On meeting Ronald Reagan:
He had been shot. But he told me that he liked horseback riding. He said he was riding one day and he came to a stop, and his horse just right up threw him, and the spot he threw him in was loaded with stones. He said his head landed in the only spot in that area that wasn’t within two or three inches of a stone. He had always said just how lucky he was. I told him in a moment of brashness — I didn’t mean to be that way — I said to him, because of course they had predicted that because Reagan was a movie star, he was a pretender, he didn’t have the qualities of leadership, et cetera. So I said all that. Not in those terms, but I said, “They didn’t have the greatest prognosis for your success, how you’re doing. You were consigned to a position of not being able to lead.” Well, he said, “I could say the same thing about you.”

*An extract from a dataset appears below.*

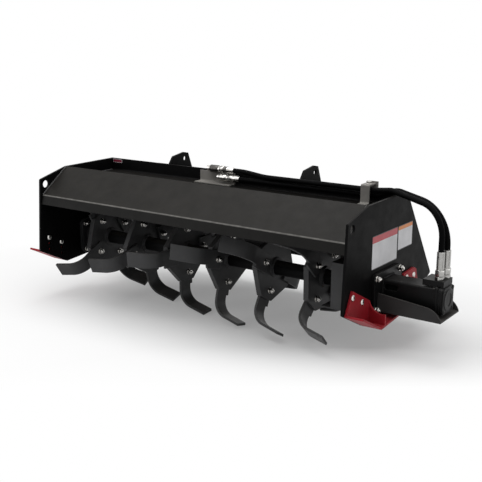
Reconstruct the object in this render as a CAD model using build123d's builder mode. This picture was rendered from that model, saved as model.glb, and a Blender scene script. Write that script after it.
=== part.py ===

On Mayor Danny Avula and taxing buildings:
I think he’s got a grasp on understanding the money problem. It’s not an issue on race anymore. For instance: The state is occupying so many of the buildings and land that it’s been taken off the tax rolls because if the state owns it, the city can’t tax it. The state now wants the Altria building. You take that off the books, then what do we have? What are you going to tax?
On more Black people being elected:
When people ask me, “I want to run for office,” I ask, “How do you know that? What have you tried to do, what have you listened to? What do you want to do?” We have more Black elected officials in this country now than anyone could have imagined. In Virginia, you name it. So many of those problems are being addressed — or are they?
On Richmond’s future:
Richmond’s future depends a great deal on the state recognizing that it is the capital. The leadership, again, is going to be that which determines Richmond’s future.
On the most important quality for people to possess:
First, determine what you think is most important to you. Without someone else telling you. This is what you need to do. Think: I listen to that, I listen to what you say. Know who you are. You know that quote, “Know thyself, then proceed?” It’s as old as the hills. Very few people take the time to want to really examine themselves.